Volume 50, Number 11 · July 3, 2003

Algeria's Failed Revolution

By Adam Shatz

BOOKS AND DOCUMENTS REFERRED TO IN THIS REVIEW

La Sale Guerre
by Habib Souaïdia

Paris: La Découverte, 204 pp., 14.48e

The Battlefield: Algeria, 1988–2002, Studies in a Broken Polity
by Hugh Roberts

Verso, 402 pp., $25.00

Double Blanc
by Yasmina Khadra

Paris: Gallimard, 201 pp., 4.60e

Time for Reckoning: Enforced Disappearances in Algeria
by The Human Rights Watch

Human Rights Watch, 98 pp.(available at www.hrw.org/reports/ 2003/Algeria0203/)

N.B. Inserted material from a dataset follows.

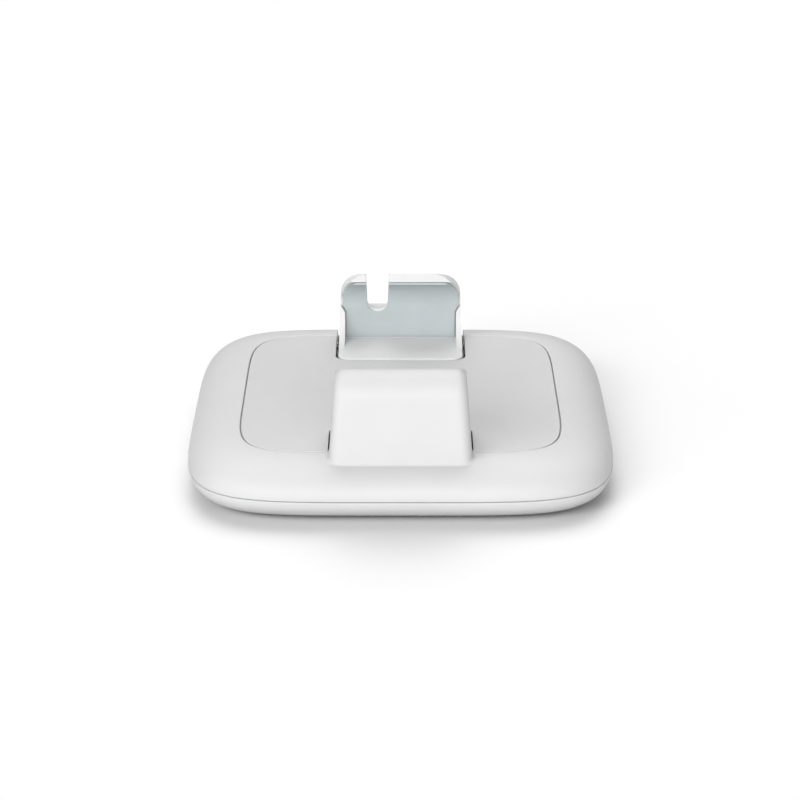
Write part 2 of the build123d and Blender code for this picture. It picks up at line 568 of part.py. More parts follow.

General Khaled Nezzar is often called the 'godfather' of Algeria. He is a senior member of the group of generals, active and retired, who control from behind the scenes the pouvoir—the military-financial 'power' that rules the country. He lives in Hydra Le Paradou, an elegant neighborhood of white stone villas and palm trees, high in the hills of Algiers, where well-to-do French colons used to live, enjoying Le Paradou's spectacular views. After Algeria achieved independence in 1962, their houses were occupied by high-ranking members of the National Liberation Front, or FLN. Le Paradou has preserved an aura of colonial splendor, whose serenity is disturbed only by omnipresent surveillance cameras and police stations.